Manifest by Wendel White Opening at New Jersey State Museum

Manifest portfolio opens January 25, 2015 at the NJ State Museum – 1/25/15 


The images in Manifest reflect the unique and overlapping histories of slavery, abolitionism and spiritualism. These intimate yet monumental images spatially blur the objects, defying easy read or interpretation, veiling and unveiling the residues of slavery and segregation.

"In Manifest, Wendel White make historical objects intimate and singular. These objects - oxidized spoon, an open diary, a slave bill of sale, and perhaps above all, a lock of Frederick Douglass's hair -- are all embodied, had once touched flesh, been manipulated by human hands, had lived in the world before they were packed up into the archive." - Leigh Raiford


Wendel White
, Distinguished Professor of Art at The Richard Stockton College of New Jersey, has exhibited and published widely. Among other honors, he is the recipient of a Guggenheim Fellowship, an En Foco New Works Photography Fellowship, two fellowships from the New Jersey Council on the Arts, and a grant from the Graham Foundation for Advanced Studies in the Fine Arts. His work is represented broadly in museums and corporate collections across the country.

The photographs in this portfolio are made with a large format, film-based camera, placed very close to the subject, and printed on paper with an inkjet printer. The images are available as prints in two sizes.      These photographs are representations of objects, documents, photographs, and books stored in cases and file cabinets as treasured historical artifacts. The outcome of this effort is to transform the usually small and often fragile remnants of the struggle for freedom and equality into images larger in scale than the original subjects. The various collections include vernacular documents such as a payment receipt for a bank loan, long held objects of special importance in the history of places such as Auburn, NY, Eatonville, Fl or Omaha, NE and various official materials that recall the transformations of communities over time.      The Manifest project is an effort to seek out objects in public/private collections that represent the material remains of slavery, abolition, segregation, Frederick Douglass, Harriet Tubman, Albion Tourgee, Zora Neale Hurston, Harlem, the U.S. Civil War, and the Civil Rights Era to name a few of the narratives that inspired these photographs.      I am increasingly interested in the residual power of the material remains of the past. The ability of objects to transcend lives, centuries, and millennia, offers a remarkable mechanism for folding time, bringing the past and the present into a shared space that is uniquely suited to artistic exploration.
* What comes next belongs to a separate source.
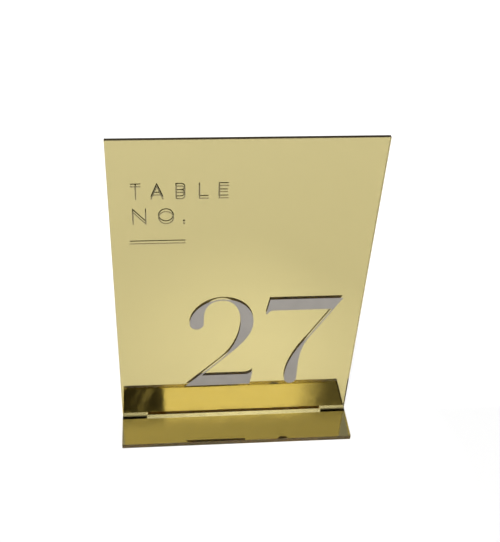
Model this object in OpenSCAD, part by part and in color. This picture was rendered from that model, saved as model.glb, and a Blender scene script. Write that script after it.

While the artifacts are remarkable as visual evidence of lives and events, I also intend the viewer to consider this informal catalog as a survey of the impulse and motivation to preserve history and memory.      The various projects that have occupied my attention during the past two decades are, in retrospect, part of a singular effort to seek out the ghosts and resonant memories expressed in various aspects of the material world. I am drawn to the stories “dwelling within” a spoon, a cowbell, a book, a photograph, or a partially burned document. All are potential agents of vision.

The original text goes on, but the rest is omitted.